I agree with Bunny and Ankara that we should have split the heavy list into two RR pools of six then let the two winners compete for best.

Maybe, but again, I'm not convinced. Notice that in our tourney we had 3 people with 2 losses. How to you pick who the "winner" of the pool with 2 top finishers in it is? They have to fight it out, but then they've had an extra fight from the guy in the other pool.

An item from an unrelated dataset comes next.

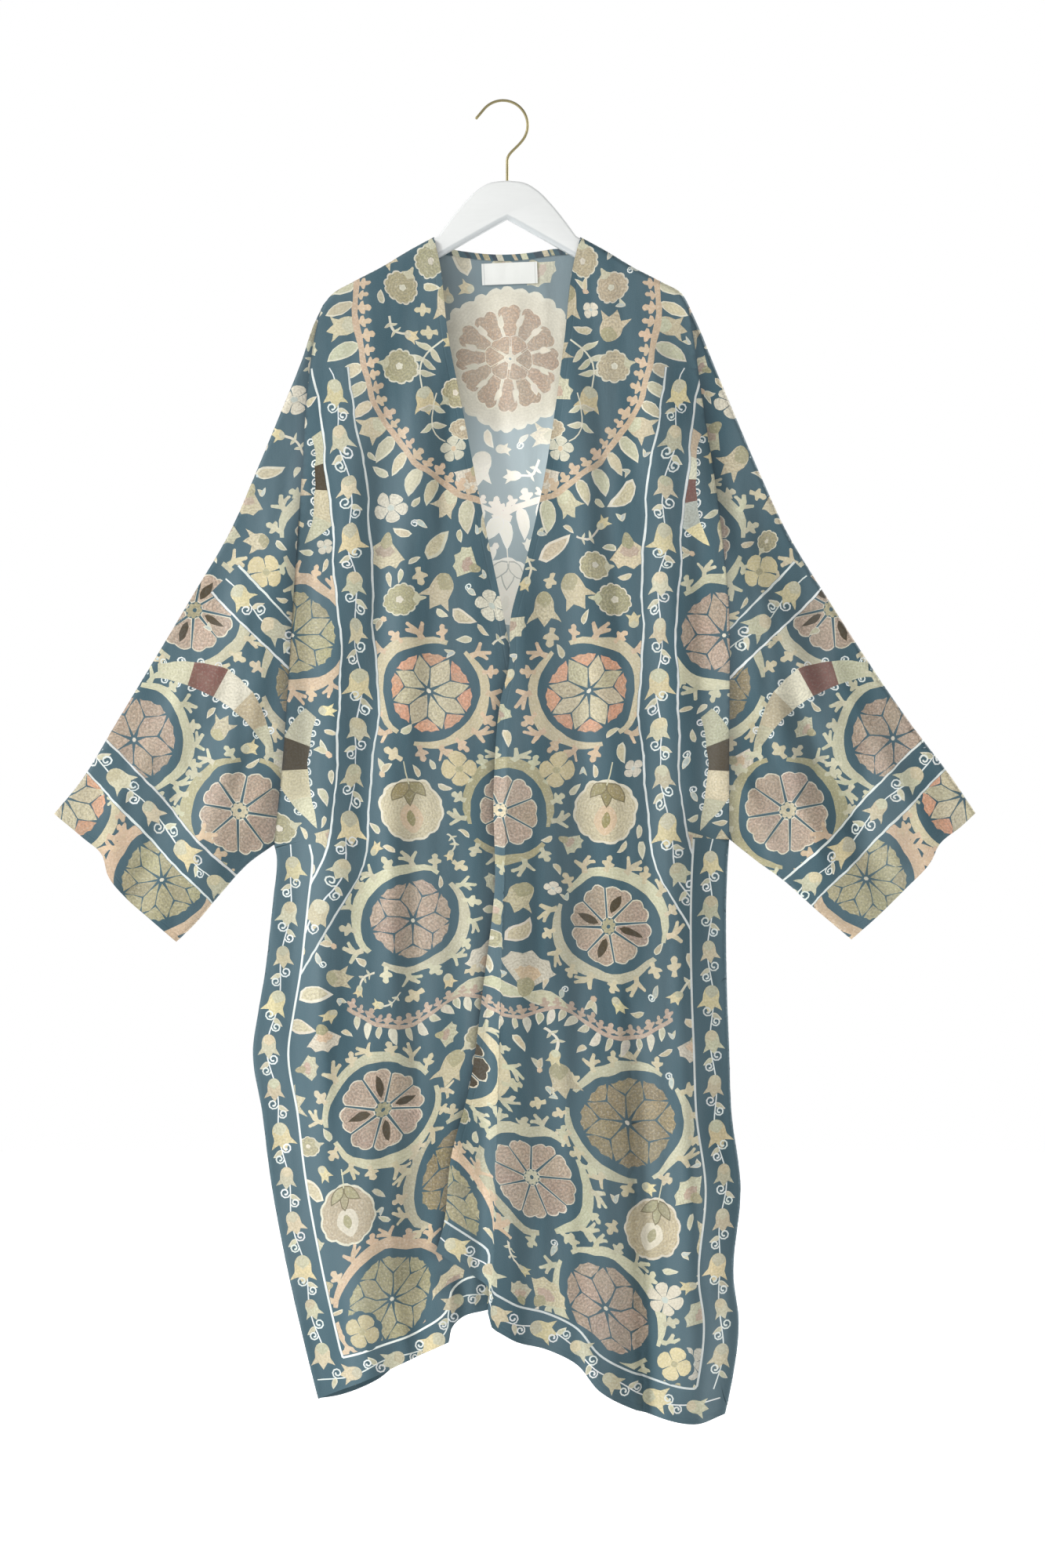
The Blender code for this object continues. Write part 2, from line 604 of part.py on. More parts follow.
def wood_outline():
    """Right half of the hanger's outline, from the top middle round to the apex underneath."""
    hump = smooth_curve(HUMP, np.linspace(0, 1, HUMP_POINTS))
    arm_rows = [Arm(arm.out, arm.drop + WOOD_BELOW_CLOTH) for arm in ARM_LINE]
    arm = smooth_curve(arm_rows, np.linspace(ARM_START, 1, ARM_POINTS))
    arm = arm[arm[:, 0] < (ARM_HALF_SPAN - ARM_TIP) * MM]
    low_out = (ARM_HALF_SPAN - ARM_TIP / 2) * MM
    low = np.array([low_out, APEX_DROP * MM + UNDERSIDE_SLOPE * low_out])
    beyond = np.array([(ARM_HALF_SPAN + ARM_TIP / 3) * MM, (arm[-1][1] + low[1]) / 2])
    turn = np.linspace(0, 1, TIP_POINTS + 1)[1:, None]
    tip = (1 - turn) ** 2 * arm[-1] + 2 * turn * (1 - turn) * beyond + turn**2 * low
    apex = np.array([[0.0, APEX_DROP * MM]])
    return np.vstack([hump, arm, tip, apex])


def hanger_wood(material):
    """Flat wooden hanger: its outline in rings across the thickness, drawn in at the eased edges."""
    half = wood_outline()
    outline = np.vstack([half, half[-2:0:-1] * [-1, 1]])
    chord = np.roll(outline, -1, axis=0) - np.roll(outline, 1, axis=0)
    inward = np.stack([-chord[:, 1], chord[:, 0]], axis=1)
    inward /= np.linalg.norm(inward, axis=1)[:, None]
    outline[:, 0] += HANGER_CENTRE * MM
    levels = [(-depth, inset) for depth, inset in WOOD_EASING]
    levels += [(depth, inset) for depth, inset in reversed(WOOD_EASING)]
    vertices, count = [], len(outline)
    for depth, inset in levels:
        ring = outline + inward * inset * MM
        vertices += [(x, depth * MM, -drop) for x, drop in ring]
    faces = [tuple(range(count)), tuple(range(len(vertices) - count, len(vertices)))]
    for level in range(len(levels) - 1):
        for i in range(count):
            a, b = level * count + i, level * count + (i + 1) % count
            faces.append((a, b, b + count, a + count))
    return new_object("hanger_wood", vertices, faces, material)


def hook_route():
    """Middle line of the wire, from its tip over the crown and down to the wood."""
    centre = WIRE / 2 - HOOK_RADIUS
    angles = np.radians(np.linspace(HOOK_TIP_ANGLE, HOOK_END_ANGLE, HOOK_POINTS))
    route = [(HOOK_RADIUS * cos(a), centre + HOOK_RADIUS * sin(a)) for a in angles]
    end, last = np.array(route[-1]), angles[-1]
    heading = np.array([sin(last), -cos(last)])
    stem = np.array([HANGER_CENTRE, -STEM_TOP])
    handles = (end, end + HOOK_BEND * heading, stem + [0, STEM_BEND], stem)
    for u in np.linspace(0, 1, STEM_POINTS + 1)[1:]:
        weights = ((1 - u) ** 3, 3 * u * (1 - u) ** 2, 3 * u * u * (1 - u), u**3)
        route.append(tuple(sum(w * h for w, h in zip(weights, handles))))
    route.append((HANGER_CENTRE, -HUMP[0].drop + SEAM_GAP))
    return route


def hanger_hook(material):
    """Brass wire hook."""
    curve = bpy.data.curves.new("hanger_hook", "CURVE")
    curve.dimensions = "3D"
    curve.bevel_depth = WIRE / 2 * MM
    curve.bevel_resolution = 2
    curve.render_resolution_u = 0
    curve.use_fill_caps = True
    route = hook_route()
    line = curve.splines.new("POLY")
    line.points.add(len(route) - 1)
    for point, (x, z) in zip(line.points, route):
        point.co = (x * MM, 0.0, z * MM, 1.0)
    curve.materials.append(material)
    thing = bpy.data.objects.new("hanger_hook", curve)
    bpy.context.collection.objects.link(thing)
    return thing


def main():
    for thing in list(bpy.data.objects):
        bpy.data.objects.remove(thing, do_unlink=True)
    for side in ("left", "right"):
        front(side, new_material(f"front_{side}_print", (0.16, 0.25, 0.31), 0.6))
        sleeve(side, new_material(f"sleeve_{side}_print", (0.19, 0.28, 0.33), 0.6))
    back(new_material("back_print", (0.24, 0.33, 0.38), 0.6))
    neck_strip(new_material("neck_strip_print", (0.20, 0.26, 0.29), 0.6))
    neck_label(new_material("label_weave", (0.88, 0.88, 0.86), 0.7))
    hanger_wood(new_material("painted_wood", (0.86, 0.87, 0.86), 0.45))
    hanger_hook(new_material("brass", (0.72, 0.57, 0.30), 0.3, 1.0))


main()
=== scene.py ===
"""Printed crepe kimono on a painted wooden hanger, dressed over its CAD solids.

Metres, +Z up, front towards -Y. Tables and the print are in millimetres, seen from the front: 'across'
is +X from the hang point and 'drop' is the distance below it. Every cloth piece is cut into triangles
along the outlines of its print, then laid on the surface that the folds give.
"""
from collections import namedtuple
from math import cos, pi, radians, sin, tau

import bmesh
import bpy
import numpy as np
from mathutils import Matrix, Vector
from mathutils.geometry import delaunay_2d_cdt


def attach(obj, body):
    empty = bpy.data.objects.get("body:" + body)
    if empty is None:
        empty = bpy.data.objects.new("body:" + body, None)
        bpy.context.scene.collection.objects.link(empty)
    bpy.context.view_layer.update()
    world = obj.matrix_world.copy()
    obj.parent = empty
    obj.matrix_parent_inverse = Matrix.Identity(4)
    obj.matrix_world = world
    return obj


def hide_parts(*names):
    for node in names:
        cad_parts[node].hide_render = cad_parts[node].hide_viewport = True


bl_info = {
    "name": "Printed kimono on a hanger",
    "version": (1, 0, 0),
    "blender": (4, 5, 0),
    "location": "3D View > Sidebar > Kimono",
    "description": "Builds a long open-front kimono in printed crepe on a painted wooden hanger",
    "category": "Object",
}

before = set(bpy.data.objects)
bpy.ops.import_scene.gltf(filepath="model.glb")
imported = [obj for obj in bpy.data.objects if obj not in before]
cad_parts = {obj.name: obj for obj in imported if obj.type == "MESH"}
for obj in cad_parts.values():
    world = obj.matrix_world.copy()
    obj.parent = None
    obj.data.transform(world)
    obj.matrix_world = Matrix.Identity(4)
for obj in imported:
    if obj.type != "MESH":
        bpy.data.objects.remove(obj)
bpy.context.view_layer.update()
MM = 0.001

# Form of the cloth, millimetres
SHOULDER_HALF = 8.5
EDGE_HALF = 4.5
CUFF_HALF = 9.0
FOLD_RADIUS = 6.0
CROWN_REACH = 70.0
BACK_SHARE = 0.8
OVERLAP_LIFT = 6.0
SHOULDER_ENDS, SLEEVE_BEGINS = 245.0, 325.0
CUFF_ROOM_REACH = 160.0
BACK_SHARE_FROM, BACK_SHARE_TO = 200.0, 400.0
FOLD_EDGE = 35.0
OVERLAP_FROM, OVERLAP_TO = 500.0, 590.0
OVERLAP_FLAT, OVERLAP_RUN = 12.0, 60.0
EDGE_FULLNESS = 2.5
FOLD_GROWTH = 0.35
SEAM_CATCH = 0.05
DRAPE_WANDER, DRAPE_FADE, DRAPE_END = 4, 0.3, 1.15
VINE_START = 14.0
HANGER_CENTRE = 4.8
SIGN = {"left": -1, "right": 1}
CHUNK = 12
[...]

Furthermore, a point behind the round robin method is to cut down on the vagaries of chance, but splitting the tourney into two round robins reintroduces that. Unless you are going to seed the halves, fairly often you will end up with disparate pools, which personally, I think defeats the format's objectives. Even if you seed the halves, stylistic differences sometimes means that a person would get through one half easily where he has little chance in the other.

For what it is worth, though I think the crowd might have preferred a clear winner, I think the fighters were fairly content with the result - after all, the three of us could have always chosen to fight it out if we needed to know more.

Date: 2006-05-01 04:04 pm (UTC)
From: [identity profile] herooftheage.livejournal.com
and pick up the cards in the reverse order.

It occurs to me I was being either ambiguous or that I incorrectly formulated this part. What I meant was that when you pick up the cards at the end of the round, you want them to be in the same order they were in at the start of the round, and then move the second card to the bottom. That gets you the changes I diagrammed in my earlier post.

Date: 2006-05-01 03:07 pm (UTC)
From: [identity profile] goldsquare.livejournal.com
There is nothing you can't do.

Especially with the friends you have. :-)

Date: 2006-05-01 10:29 pm (UTC)
From: [identity profile] artisticphoenix.livejournal.com
You were GREAT! Really. Fencers are usually responsible for our own selves and we were delighted that you would keep score for us. And with a smile and with that quiet confidence that you always have. You rocked.